The following year Higelin introduced her to Areksi Belkacem, a French musician of Algerian descent. Together with Belkacem and Higelin, Fontaine conceived Niok, an innovative spectacle of theatre and song for the Lucernaire Theatre. It was during the Lecernaire shows that Fontaine and Arekso met The Art Ensemble of Chicago who were performing at the American Centre nearby. Together they created a series of works in free verse and prose titled Comme à la radio which they performed together at the Théâtre aux Vieux Colombier and  would later turn into an album.

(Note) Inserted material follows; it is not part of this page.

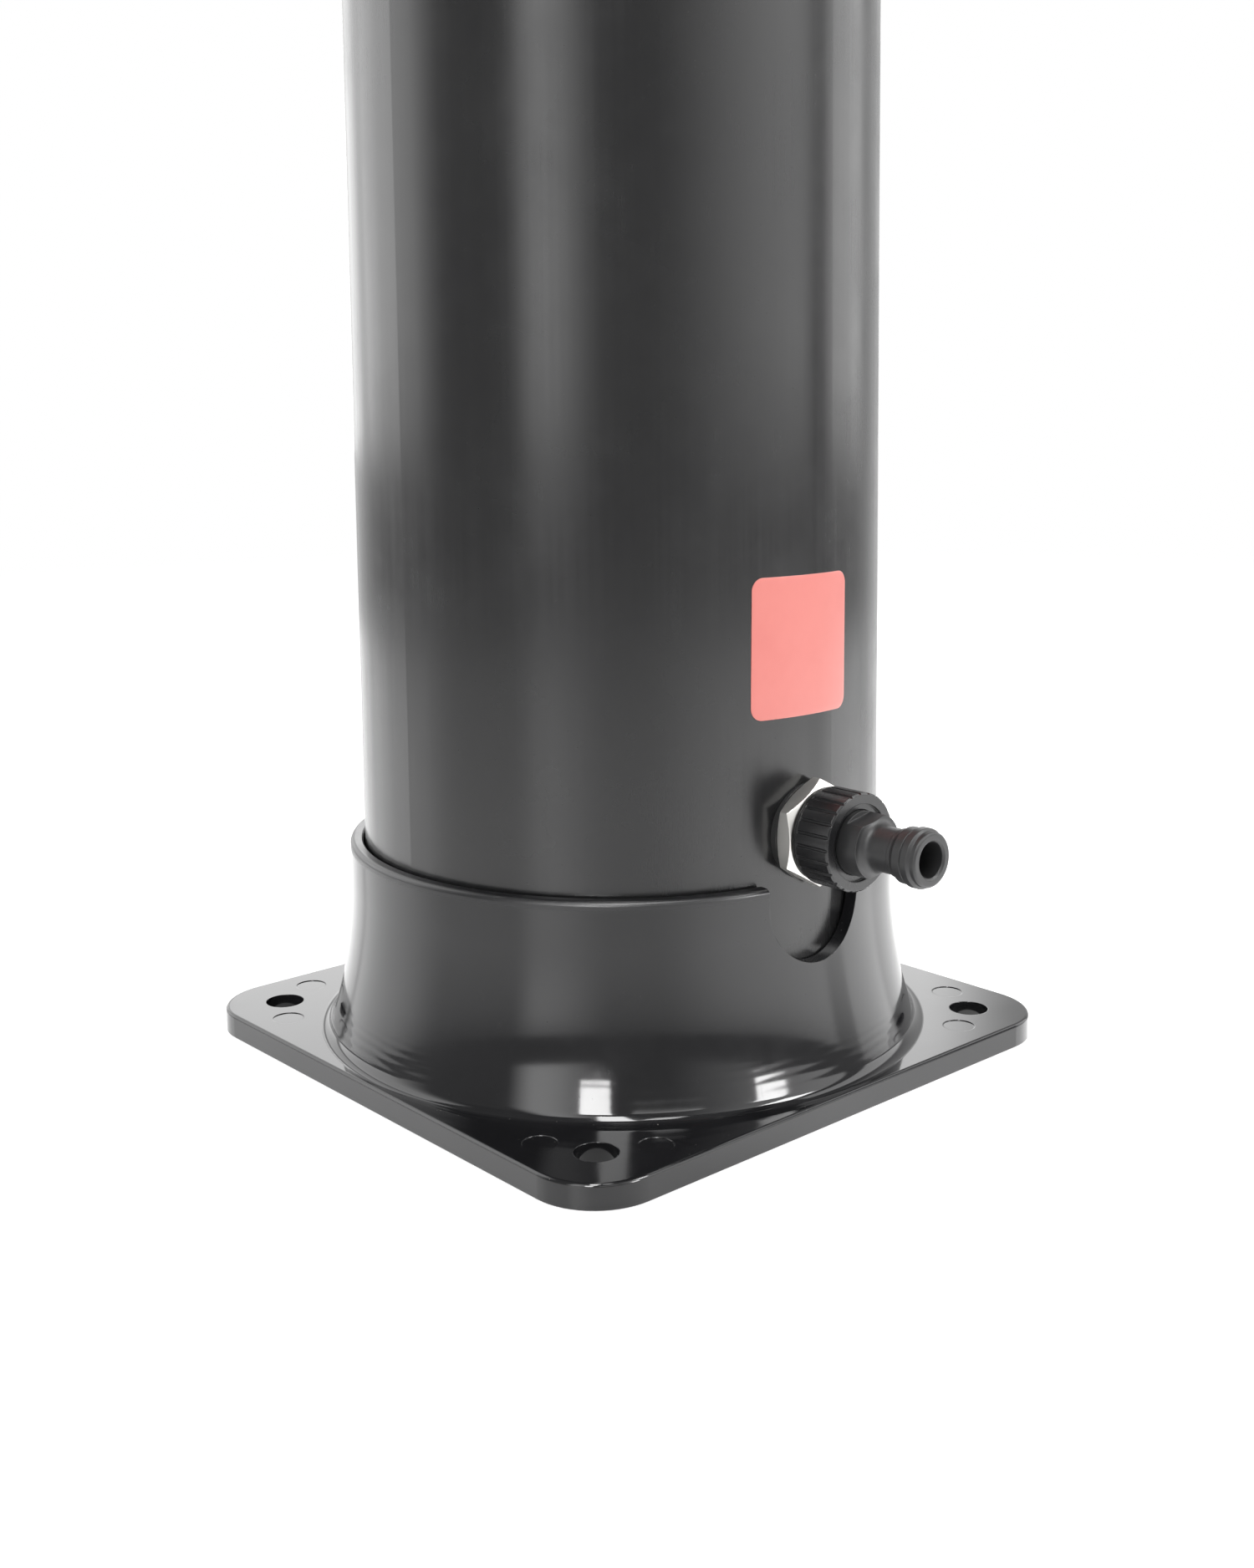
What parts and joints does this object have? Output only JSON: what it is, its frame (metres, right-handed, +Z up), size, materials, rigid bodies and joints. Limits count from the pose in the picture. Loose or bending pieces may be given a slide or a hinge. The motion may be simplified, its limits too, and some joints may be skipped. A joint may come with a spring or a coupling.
{
  "type": "solar outdoor shower",
  "caption": "Free-standing outdoor shower: a black sun-heated pipe tank on a flared square foot, with a garden-hose inlet, a single-lever mixer and a swan-neck arm with a tilting rain head.",
  "frame": {"origin": "centre of the foot's underside, on the tank's axis, at floor level", "axes": "+Z up along the tank, -Y the front with mixer and head, +Y the back with the hose inlet, +X to the right of someone facing the mixer"},
  "size_m": [0.193, 0.4044, 2.1651],
  "materials": {
    "foot_abs": "high-gloss black ABS moulding",
    "tank_pvc": "satin black-grey extruded PVC",
    "trim_abs": "satin black ABS",
    "connector_plastic": "fine matt black polyamide",
    "nickel_brass": "bright nickel-plated brass",
    "seal_rubber": "black rubber",
    "steel": "stainless steel",
    "inner_pvc": "grey-black PVC",
    "hose_pvc": "flexible hose",
    "chrome": "bright chrome plating on brass",
    "chrome_plastic": "chrome-plated ABS",
    "face_plastic": "satin silver ABS face",
    "nozzle_rubber": "grey silicone",
    "brass": "plain brass",
    "cartridge_plastic": "white acetal",
    "ceramic_disc": "polished ceramic",
    "index_plastic": "coral-red plastic and vinyl"
  },
  "bodies": {
    "root": {"base_foot": "foot_abs", "foot_screws": "steel", "lower_pipe": "tank_pvc", "bottom_plug": "inner_pvc", "inlet_nipple": "nickel_brass", "inlet_washer": "seal_rubber", "inlet_lock_nut": "nickel_brass", "inlet_inner_washer": "seal_rubber", "inlet_tee": "inner_pvc", "hose_union_nut": "connector_plastic", "hose_plug": "connector_plastic", "hose_plug_seal": "seal_rubber", "lower_spigot": "trim_abs", "coupling_seal": "seal_rubber", "coupling_ring": "trim_abs", "upper_tail": "trim_abs", "upper_pipe": "tank_pvc", "top_plug": "inner_pvc", "top_dome": "foot_abs", "dome_screws": "steel", "cold_hose": "hose_pvc", "hot_hose": "hose_pvc", "outlet_hose": "hose_pvc", "hose_ferrules": "steel", "mixer_saddle": "seal_rubber", "mixer_body": "chrome", "mixer_inner_washer": "inner_pvc", "mixer_back_nut": "brass", "cartridge_housing": "cartridge_plastic", "cartridge_seals": "seal_rubber", "fixed_disc": "ceramic_disc", "cartridge_ring_nut": "brass", "swivel_bush": "cartridge_plastic", "arm_seals": "seal_rubber"},
    "mixing_guide": {"cartridge_guide": "cartridge_plastic", "guide_pin": "steel"},
    "mixing_disc": {"moving_disc": "ceramic_disc", "disc_carrier": "cartridge_plastic"},
    "lever": {"lever_stem": "brass", "lever_handle": "chrome", "handle_screw": "steel", "handle_cap": "index_plastic"},
    "arm": {"shower_arm": "chrome", "arm_clip": "steel", "arm_rosette": "chrome", "head_ball": "chrome"},
    "head": {"head_collar": "chrome_plastic", "ball_seal": "seal_rubber", "head_shell": "chrome_plastic", "spray_plate": "face_plastic", "nozzle_mat": "nozzle_rubber"}
  },
  "joints": [
    {"name": "lever_turn", "type": "hinge", "parent": "root", "child": "mixing_guide", "pos_m": [0, -0.122, 1.15], "axis": [0, -1, 0], "range_deg": [-45, 45]},
    {"name": "lever_lift", "type": "hinge", "parent": "mixing_guide", "child": "lever", "pos_m": [0, -0.122, 1.15], "axis": [-1, 0, 0], "range_deg": [0, 25]},
    {"name": "disc_slide", "type": "slide", "parent": "mixing_guide", "child": "mixing_disc", "axis": [0, 0, -1], "range_m": [0, 0.00305]},
    {"name": "arm_swivel", "type": "hinge", "parent": "root", "child": "arm", "pos_m": [0, 0, 1.99], "axis": [0, 0, 1], "continuous": true},
    {"name": "head_tilt", "type": "hinge", "parent": "arm", "child": "head", "pos_m": [0, -0.2, 2.01205], "axis": [1, 0, 0], "range_deg": [-15, 15]}
  ],
  "couplings": [
    {"joint": "disc_slide", "follows": "lever_lift", "m_per_rad": 0.00694}
  ]
}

Hailed as a radical early synthesis of French chanson and world music it was a defiantly political album given the growing anti Algerian atmosphere of post 1968 Paris.

Areksi Belkacem and Brigitte Fontaine in 1973 © JP Roche

During the 1970s Fontaine became a major figure on the French underground music scene. Two of the six albums she produced in this period, L’incendie and Vous et Nous, have earned a cult following largely due to the enthusiastic comments of Sonic Youth in the Anglophone press. Merging pop, folk, electro and world music they remain largely unclassifiable.

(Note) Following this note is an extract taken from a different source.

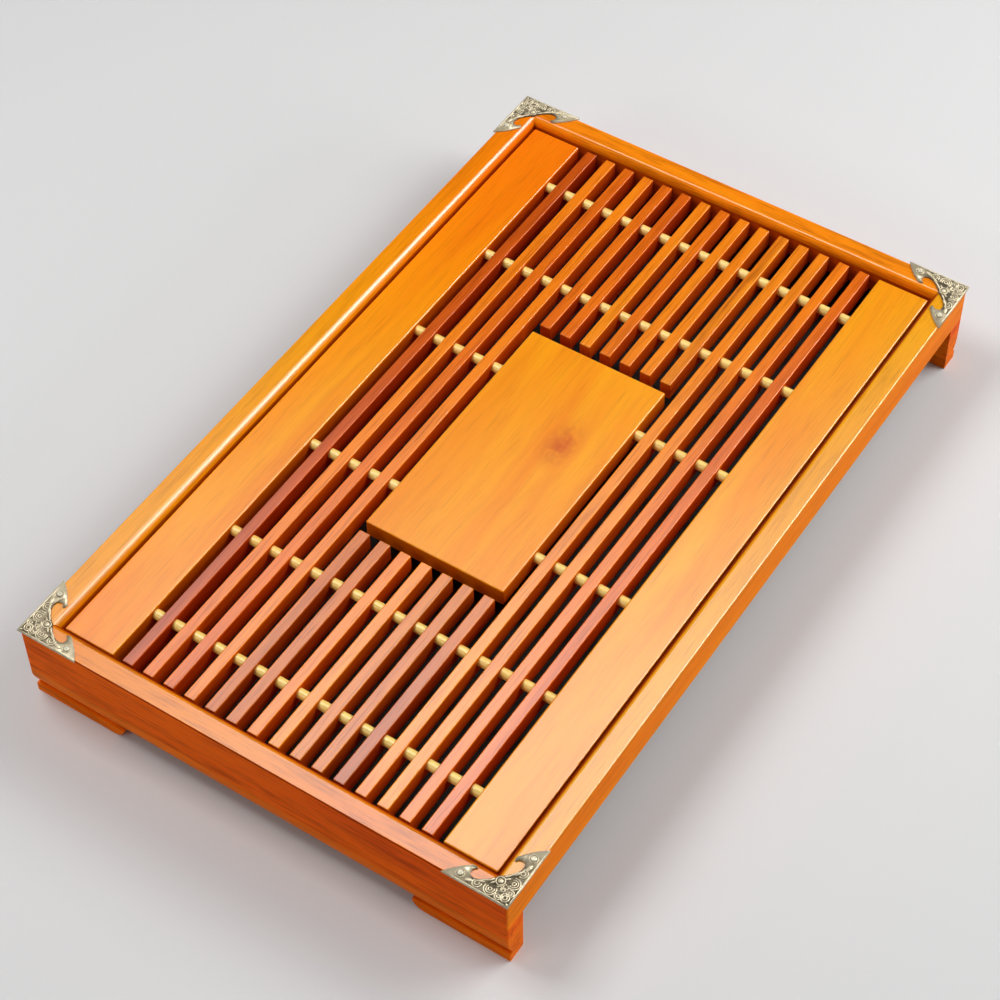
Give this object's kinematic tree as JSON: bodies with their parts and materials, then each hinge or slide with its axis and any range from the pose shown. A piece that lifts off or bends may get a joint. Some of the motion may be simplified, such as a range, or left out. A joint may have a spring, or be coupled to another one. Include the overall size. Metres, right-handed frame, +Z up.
{
  "type": "gongfu tea tray",
  "caption": "Rectangular wooden tea tray: slatted lift-off grate with a solid centre board over a lift-out water pan, in a frame with bracket feet and brass corner plates.",
  "frame": {"origin": "on the surface that the tray stands on, under the middle of the tray", "axes": "+X along the length towards the back end board, +Y towards the left rail, +Z up"},
  "size_m": [0.4516, 0.2816, 0.0537],
  "materials": {
    "frame_wood": "glossy orange-brown lacquer",
    "board_wood": "glossy golden-orange lacquer",
    "slat_wood": "glossy red-brown to orange lacquer",
    "cleat_wood": "plain sawn, thin lacquer",
    "pale_bamboo": "satin pale bamboo",
    "brass": "antique stamped brass, dark in the recesses",
    "pan_plastic": "satin black moulded plastic"
  },
  "bodies": {
    "frame": {"back_cleat": "cleat_wood", "back_end_board": "frame_wood", "corner_nails": "brass", "corner_plate_back_left": "brass", "corner_plate_back_right": "brass", "corner_plate_front_left": "brass", "corner_plate_front_right": "brass", "front_cleat": "cleat_wood", "front_end_board": "frame_wood", "left_cleat": "cleat_wood", "left_rail": "frame_wood", "right_cleat": "cleat_wood", "right_rail": "frame_wood"},
    "pan": {"water_pan": "pan_plastic"},
    "grate": {"back_slat_05": "slat_wood", "back_slat_06": "slat_wood", "back_slat_07": "slat_wood", "back_slat_08": "slat_wood", "back_slat_09": "slat_wood", "back_slat_10": "slat_wood", "back_slat_11": "slat_wood", "centre_board": "board_wood", "dowel_1": "pale_bamboo", "dowel_2": "pale_bamboo", "dowel_3": "pale_bamboo", "dowel_4": "pale_bamboo", "dowel_5": "pale_bamboo", "dowel_6": "pale_bamboo", "front_slat_05": "slat_wood", "front_slat_06": "slat_wood", "front_slat_07": "slat_wood", "front_slat_08": "slat_wood", "front_slat_09": "slat_wood", "front_slat_10": "slat_wood", "front_slat_11": "slat_wood", "left_board": "board_wood", "right_board": "board_wood", "slat_01": "slat_wood", "slat_02": "slat_wood", "slat_03": "slat_wood", "slat_04": "slat_wood", "slat_12": "slat_wood", "slat_13": "slat_wood", "slat_14": "slat_wood", "slat_15": "slat_wood"}
  },
  "joints": [
    {"name": "grate_lift", "type": "slide", "parent": "frame", "child": "grate", "axis": [0, 0, 1], "range_m": [0, 0.08]},
    {"name": "pan_lift", "type": "slide", "parent": "frame", "child": "pan", "axis": [0, 0, 1], "range_m": [0, 0.04]}
  ],
  "couplings": [
    {"joint": "pan_lift", "follows": "grate_lift", "ratio": 0.5}
  ]
}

For most of the 1980s Fontaine devoted herself to theatre and writing, performing her play Acte 2 in the French speaking world, interpreting Jean Genet’s Les Bonnes in Paris and publishing a novel, Poso Doble, and a series of short stories, Nouvelle de l’exil.

She returned to the French stage with a concert at The Bataclan in 1993. Now experimenting with more electronic sounds her album Genre Humain, featuring a new version of Comme à la radio, met with critical, if not commercial, success when it was released in 1995.

In the early 2000s she capitalised on her growing cult reputation to record with Sonic Youth, Archie Shepp and Noir Désir on the album Kékéland (2001) which, exceptionally for Fontaine, featured two songs recorded in English. The collaborations led to record sales of 130,000 and her first gold record.

 Appropriately enough, given her early championing of Vannier, she was invited to take part in the performance of his seminal Melody Nelson at The Barbican along with Jarvis Cocker and Badly Drawn Boy in 2006. By all accounts she stole the show.

Throughout her eighth decade she has continued to record, collaborating with Grace Jones on two albums, and producing some deliciously subversive lyrics along the way. On the title track of her 2009 album Prohibition she bemoans the fact that everything  fun now seems to be banned -smoking drinking, fucking after 60 -before declaring defiantly, ‘I’m old fuck you.’ The video shows her brazenly chain smoking, dancing in a bar and giving the finger to a world which would seek to make her invisible.

For her most recent album she reunites with Belkacem and Vannier for an album which encompasses everything from poetic piano cello duets to electronic and psychedelic meanderings. J’ai l’honneur d’être it is called.  We are honoured to have her.